[Data to process]:
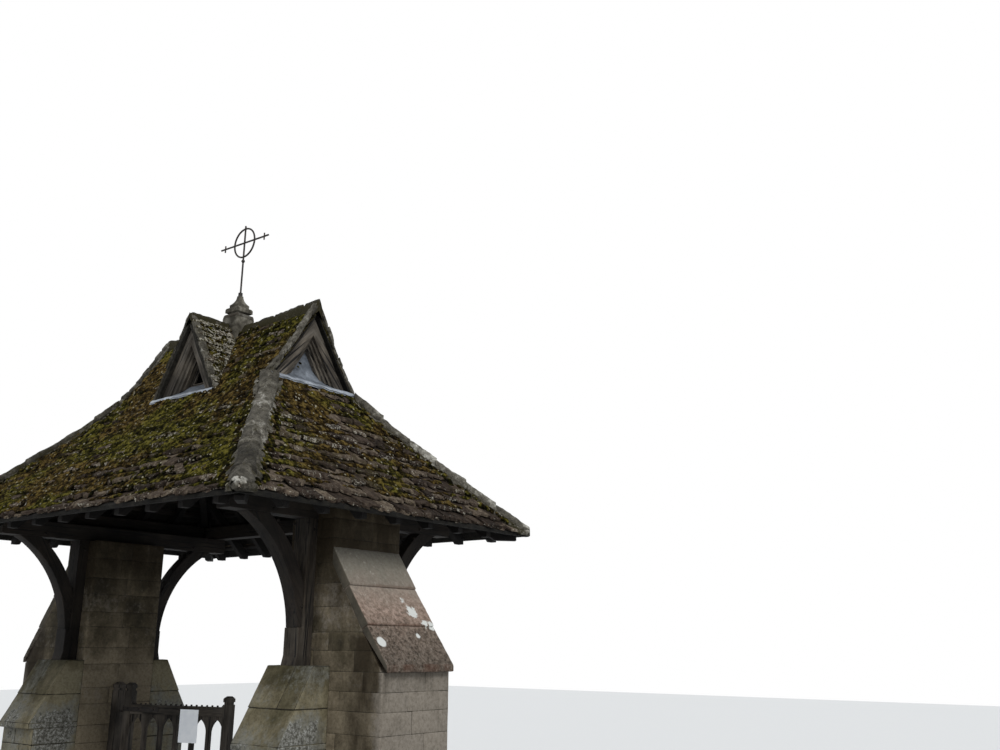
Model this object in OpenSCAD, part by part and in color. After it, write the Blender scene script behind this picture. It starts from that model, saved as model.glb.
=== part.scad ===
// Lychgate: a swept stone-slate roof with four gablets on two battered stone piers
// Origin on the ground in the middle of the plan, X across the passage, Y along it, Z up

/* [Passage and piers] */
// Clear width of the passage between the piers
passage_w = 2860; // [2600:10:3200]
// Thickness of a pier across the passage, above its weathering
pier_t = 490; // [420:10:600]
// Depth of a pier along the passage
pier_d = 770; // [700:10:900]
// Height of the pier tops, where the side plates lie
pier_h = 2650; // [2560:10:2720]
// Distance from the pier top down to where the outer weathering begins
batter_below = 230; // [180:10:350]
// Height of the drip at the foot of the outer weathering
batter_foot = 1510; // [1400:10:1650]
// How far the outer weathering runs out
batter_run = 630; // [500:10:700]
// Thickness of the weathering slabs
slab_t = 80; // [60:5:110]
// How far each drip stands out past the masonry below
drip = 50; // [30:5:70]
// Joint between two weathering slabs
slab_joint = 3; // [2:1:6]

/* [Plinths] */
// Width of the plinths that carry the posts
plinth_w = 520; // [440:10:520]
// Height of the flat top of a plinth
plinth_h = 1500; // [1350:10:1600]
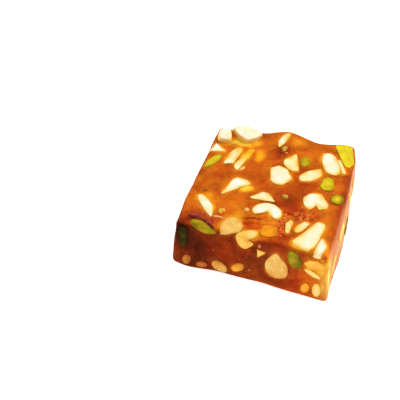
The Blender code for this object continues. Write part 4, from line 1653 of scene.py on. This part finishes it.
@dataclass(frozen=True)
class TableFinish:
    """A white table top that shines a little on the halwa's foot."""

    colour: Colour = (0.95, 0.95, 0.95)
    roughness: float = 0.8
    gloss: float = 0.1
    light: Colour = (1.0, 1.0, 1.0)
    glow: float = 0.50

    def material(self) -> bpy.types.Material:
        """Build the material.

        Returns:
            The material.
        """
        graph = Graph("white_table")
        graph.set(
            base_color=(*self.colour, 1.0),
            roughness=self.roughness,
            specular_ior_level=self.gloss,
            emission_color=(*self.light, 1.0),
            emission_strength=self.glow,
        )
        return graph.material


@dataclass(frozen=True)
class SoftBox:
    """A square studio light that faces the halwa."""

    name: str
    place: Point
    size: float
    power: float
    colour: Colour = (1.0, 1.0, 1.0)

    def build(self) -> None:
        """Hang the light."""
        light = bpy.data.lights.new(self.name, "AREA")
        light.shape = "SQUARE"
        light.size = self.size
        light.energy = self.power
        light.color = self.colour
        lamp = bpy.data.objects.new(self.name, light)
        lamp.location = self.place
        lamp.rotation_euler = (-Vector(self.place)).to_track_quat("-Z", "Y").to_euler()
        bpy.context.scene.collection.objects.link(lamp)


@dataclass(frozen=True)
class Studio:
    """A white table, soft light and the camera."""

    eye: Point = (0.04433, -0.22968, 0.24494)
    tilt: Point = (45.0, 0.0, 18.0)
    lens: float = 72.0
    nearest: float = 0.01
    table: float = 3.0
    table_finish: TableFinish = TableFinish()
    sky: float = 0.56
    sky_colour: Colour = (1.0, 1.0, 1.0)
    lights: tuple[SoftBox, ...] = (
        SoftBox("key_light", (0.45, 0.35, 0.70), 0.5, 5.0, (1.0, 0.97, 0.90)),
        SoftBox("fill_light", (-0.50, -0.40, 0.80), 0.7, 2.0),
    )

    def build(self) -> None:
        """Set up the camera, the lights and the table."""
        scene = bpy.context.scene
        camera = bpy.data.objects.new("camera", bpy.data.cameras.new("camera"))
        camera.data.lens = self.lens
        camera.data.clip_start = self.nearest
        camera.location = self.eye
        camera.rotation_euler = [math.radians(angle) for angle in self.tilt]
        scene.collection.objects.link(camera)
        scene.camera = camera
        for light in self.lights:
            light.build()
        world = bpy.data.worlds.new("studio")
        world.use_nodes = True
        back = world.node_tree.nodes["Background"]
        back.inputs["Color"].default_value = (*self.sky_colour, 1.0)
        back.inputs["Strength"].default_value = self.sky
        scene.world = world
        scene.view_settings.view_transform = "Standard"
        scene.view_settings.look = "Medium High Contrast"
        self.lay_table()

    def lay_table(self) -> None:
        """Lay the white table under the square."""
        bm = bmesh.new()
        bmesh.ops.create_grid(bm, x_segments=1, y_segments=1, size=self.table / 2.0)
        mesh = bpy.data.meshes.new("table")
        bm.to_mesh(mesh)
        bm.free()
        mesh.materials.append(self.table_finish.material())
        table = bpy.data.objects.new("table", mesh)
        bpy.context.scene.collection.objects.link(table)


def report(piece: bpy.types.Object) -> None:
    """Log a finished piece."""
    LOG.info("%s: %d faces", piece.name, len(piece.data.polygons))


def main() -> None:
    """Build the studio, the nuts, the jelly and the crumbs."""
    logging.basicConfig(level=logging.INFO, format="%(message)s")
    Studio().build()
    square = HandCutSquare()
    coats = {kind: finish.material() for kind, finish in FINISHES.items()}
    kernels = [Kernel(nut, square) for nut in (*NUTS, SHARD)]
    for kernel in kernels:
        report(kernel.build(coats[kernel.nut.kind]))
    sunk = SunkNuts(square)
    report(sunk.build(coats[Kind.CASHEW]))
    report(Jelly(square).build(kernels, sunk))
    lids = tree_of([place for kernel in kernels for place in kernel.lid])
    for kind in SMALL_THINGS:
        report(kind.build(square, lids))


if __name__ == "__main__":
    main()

[Stated task]: In the listing above, please print only the lines from the first one to the line where "along it, Z up" appears, exactly as written, both of those lines included.

[Result of the task]:
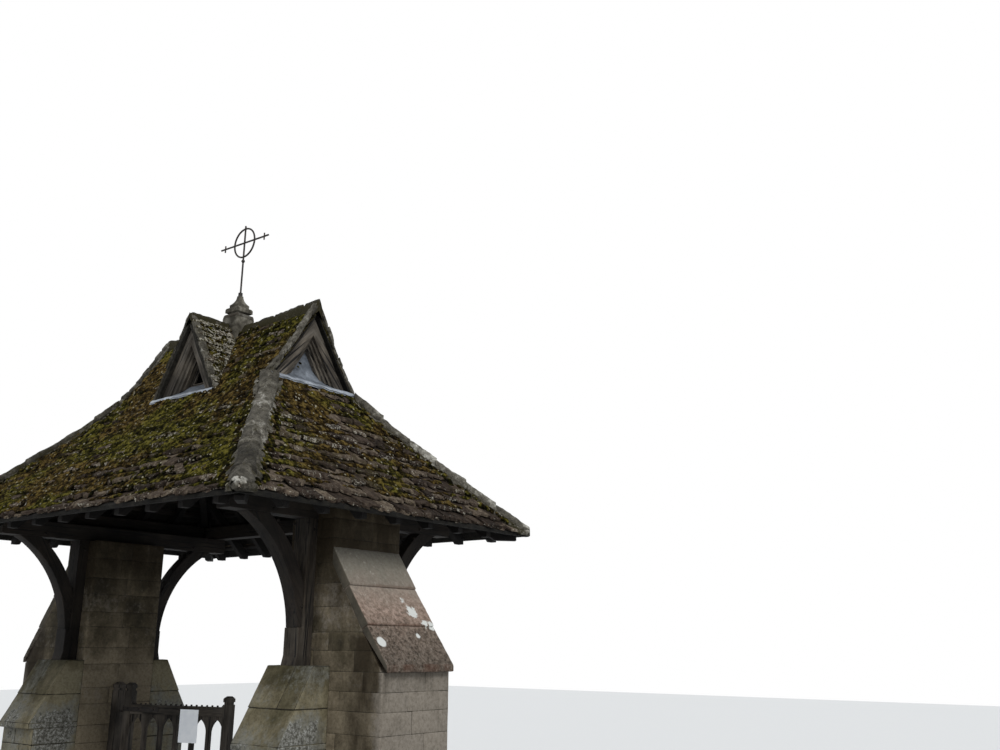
Model this object in OpenSCAD, part by part and in color. After it, write the Blender scene script behind this picture. It starts from that model, saved as model.glb.
=== part.scad ===
// Lychgate: a swept stone-slate roof with four gablets on two battered stone piers
// Origin on the ground in the middle of the plan, X across the passage, Y along it, Z up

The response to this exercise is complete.